By the late seventies, the design of the first TGV was complete. The first batch of production trainsets was ordered on 4 November 1976. Over the next twenty years, over 600 copies of Cooper's world-famous TGV nose would be built.

==Last-minute issues==
On 28 July 1978, two pre-production TGV trainsets left the Alsthom factory in Belfort. These would later become TGV Sud-Est trainsets 01 and 02, but for testing purposes they had been nicknamed "Patrick" and "Sophie", after their radio callsigns. In the following months of testing, over 15,000 modifications were made to these trainsets, which were far from trouble-free. High-speed vibration was a particularly difficult problem to root out: the new trains were not at all comfortable at cruising speed. The solution was slow in coming, and slightly delayed the schedule. Eventually it was found that inserting rubber blocks under the primary suspension springs took care of the problem. Other difficulties with high-speed stability of the trucks were overcome by 1980, when the first segment of the new line from Paris to Lyon was originally supposed to open. The first production trainset, number 03, was delivered on 25 April 1980.

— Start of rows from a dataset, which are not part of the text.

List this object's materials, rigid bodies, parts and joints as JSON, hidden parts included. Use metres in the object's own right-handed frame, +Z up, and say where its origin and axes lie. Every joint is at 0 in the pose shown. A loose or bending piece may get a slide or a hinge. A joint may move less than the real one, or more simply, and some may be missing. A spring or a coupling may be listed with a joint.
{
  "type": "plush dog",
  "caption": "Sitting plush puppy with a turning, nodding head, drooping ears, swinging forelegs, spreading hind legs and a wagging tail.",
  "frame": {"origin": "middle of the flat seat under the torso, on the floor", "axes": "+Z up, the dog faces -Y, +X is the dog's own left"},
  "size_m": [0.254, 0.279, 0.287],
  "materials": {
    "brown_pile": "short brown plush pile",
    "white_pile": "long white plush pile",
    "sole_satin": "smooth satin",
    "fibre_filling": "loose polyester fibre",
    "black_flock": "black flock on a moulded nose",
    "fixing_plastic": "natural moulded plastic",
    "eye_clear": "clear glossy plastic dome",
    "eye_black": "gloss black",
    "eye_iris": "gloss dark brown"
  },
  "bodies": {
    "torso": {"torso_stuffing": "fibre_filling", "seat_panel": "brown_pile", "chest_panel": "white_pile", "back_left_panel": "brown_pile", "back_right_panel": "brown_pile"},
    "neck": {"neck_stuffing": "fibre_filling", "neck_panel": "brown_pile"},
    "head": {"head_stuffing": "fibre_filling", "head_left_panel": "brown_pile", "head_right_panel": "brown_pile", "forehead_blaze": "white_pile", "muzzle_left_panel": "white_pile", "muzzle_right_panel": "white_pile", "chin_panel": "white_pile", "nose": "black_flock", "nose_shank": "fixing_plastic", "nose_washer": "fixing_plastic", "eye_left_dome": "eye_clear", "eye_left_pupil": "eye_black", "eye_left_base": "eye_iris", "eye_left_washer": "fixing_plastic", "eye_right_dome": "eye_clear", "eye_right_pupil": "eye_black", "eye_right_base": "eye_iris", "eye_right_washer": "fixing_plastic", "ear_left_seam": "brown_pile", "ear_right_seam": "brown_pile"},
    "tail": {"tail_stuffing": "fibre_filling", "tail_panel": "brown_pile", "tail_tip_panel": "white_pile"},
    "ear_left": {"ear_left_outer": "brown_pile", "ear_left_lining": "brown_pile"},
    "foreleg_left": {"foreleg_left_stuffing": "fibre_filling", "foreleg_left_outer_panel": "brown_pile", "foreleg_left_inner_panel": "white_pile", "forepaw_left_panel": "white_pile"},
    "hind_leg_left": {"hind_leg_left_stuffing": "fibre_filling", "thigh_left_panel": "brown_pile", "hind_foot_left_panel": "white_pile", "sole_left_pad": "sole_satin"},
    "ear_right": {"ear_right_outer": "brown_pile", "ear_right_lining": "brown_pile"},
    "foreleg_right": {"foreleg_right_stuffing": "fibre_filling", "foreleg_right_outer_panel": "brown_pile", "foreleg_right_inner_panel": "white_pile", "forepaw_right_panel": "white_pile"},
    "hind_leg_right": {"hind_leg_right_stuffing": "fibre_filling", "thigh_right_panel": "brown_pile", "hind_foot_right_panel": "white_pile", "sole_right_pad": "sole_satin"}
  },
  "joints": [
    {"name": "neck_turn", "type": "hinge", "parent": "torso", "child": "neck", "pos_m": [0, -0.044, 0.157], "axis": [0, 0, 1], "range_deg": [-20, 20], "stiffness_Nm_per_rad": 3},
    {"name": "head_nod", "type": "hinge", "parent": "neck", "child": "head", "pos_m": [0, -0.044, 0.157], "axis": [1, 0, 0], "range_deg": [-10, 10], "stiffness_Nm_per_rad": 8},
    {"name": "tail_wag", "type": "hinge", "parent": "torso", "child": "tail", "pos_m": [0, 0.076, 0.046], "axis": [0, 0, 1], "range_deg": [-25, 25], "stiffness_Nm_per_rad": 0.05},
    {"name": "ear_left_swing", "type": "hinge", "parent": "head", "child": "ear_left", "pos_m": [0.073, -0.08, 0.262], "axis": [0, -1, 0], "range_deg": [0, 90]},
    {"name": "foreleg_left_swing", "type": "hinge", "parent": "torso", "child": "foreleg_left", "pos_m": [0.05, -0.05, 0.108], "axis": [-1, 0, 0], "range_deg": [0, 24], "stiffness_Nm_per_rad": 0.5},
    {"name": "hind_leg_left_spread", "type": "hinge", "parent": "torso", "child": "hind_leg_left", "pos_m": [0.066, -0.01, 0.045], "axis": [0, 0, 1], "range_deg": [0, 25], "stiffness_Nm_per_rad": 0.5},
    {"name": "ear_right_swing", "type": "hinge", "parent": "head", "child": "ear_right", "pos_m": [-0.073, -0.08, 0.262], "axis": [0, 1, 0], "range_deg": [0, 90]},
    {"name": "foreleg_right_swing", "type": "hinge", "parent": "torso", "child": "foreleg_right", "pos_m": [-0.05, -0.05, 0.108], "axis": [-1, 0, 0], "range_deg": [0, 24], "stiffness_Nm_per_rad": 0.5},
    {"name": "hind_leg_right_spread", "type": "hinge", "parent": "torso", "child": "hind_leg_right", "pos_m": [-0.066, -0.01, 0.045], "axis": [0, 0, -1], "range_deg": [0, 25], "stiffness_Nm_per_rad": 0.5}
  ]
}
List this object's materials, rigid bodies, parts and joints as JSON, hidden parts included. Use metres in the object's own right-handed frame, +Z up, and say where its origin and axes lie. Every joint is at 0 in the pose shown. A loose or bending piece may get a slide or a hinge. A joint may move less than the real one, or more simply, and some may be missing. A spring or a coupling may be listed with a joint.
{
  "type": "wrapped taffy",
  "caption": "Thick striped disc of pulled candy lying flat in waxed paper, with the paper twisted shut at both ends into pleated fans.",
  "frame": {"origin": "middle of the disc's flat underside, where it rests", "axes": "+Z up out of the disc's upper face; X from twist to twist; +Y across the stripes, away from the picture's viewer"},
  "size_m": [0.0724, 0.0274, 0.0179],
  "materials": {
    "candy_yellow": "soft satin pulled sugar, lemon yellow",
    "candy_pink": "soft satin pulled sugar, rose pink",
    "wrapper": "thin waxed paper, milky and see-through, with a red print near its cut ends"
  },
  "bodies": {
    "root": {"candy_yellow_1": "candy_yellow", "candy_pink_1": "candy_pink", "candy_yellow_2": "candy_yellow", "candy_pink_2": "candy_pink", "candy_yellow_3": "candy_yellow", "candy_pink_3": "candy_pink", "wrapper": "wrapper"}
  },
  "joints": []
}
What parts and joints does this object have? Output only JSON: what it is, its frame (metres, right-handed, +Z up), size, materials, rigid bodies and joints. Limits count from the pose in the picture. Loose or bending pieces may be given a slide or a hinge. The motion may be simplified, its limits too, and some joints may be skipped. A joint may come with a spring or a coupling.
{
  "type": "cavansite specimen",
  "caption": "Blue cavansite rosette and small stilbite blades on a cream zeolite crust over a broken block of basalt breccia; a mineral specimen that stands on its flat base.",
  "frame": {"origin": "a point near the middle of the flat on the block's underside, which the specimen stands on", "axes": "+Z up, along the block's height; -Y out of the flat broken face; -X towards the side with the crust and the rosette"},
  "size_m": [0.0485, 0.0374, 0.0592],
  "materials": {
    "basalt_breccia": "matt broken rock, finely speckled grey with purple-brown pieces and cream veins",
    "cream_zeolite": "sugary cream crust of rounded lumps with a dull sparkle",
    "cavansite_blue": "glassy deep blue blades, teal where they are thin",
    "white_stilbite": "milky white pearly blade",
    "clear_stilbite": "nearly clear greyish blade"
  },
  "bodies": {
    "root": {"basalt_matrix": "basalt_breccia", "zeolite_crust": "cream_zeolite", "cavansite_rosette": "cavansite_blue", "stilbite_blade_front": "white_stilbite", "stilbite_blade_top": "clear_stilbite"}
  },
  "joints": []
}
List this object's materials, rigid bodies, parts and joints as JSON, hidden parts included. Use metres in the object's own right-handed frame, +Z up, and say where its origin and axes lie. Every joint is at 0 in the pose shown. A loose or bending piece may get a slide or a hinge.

Delivery of an order for 87 TGV trainsets was well underway in 1981, when trainset 16 was used for a very publicized world record run, code-named operation TGV 100 (for a target speed of 100 metres per second, or 360 km/h). The target was exceeded on 26 February 1981, when trainset 16 reached a speed of 380 km/h in perfect safety. This was quite in contrast with the previous record of 331 km/h, set on 28 March 1955 by a pair of French electric locomotives, the CC 7107 and the BB 9004. In those record attempts, which some would call suicidal, the track was severely damaged and the trains came dangerously close to derailing.

On 27 September 1981, to great fanfare, the first TGV with paying passengers left Paris, after the inauguration by then French president François Mitterrand five days earlier. Thus began the long tradition of high-speed ground transportation in France.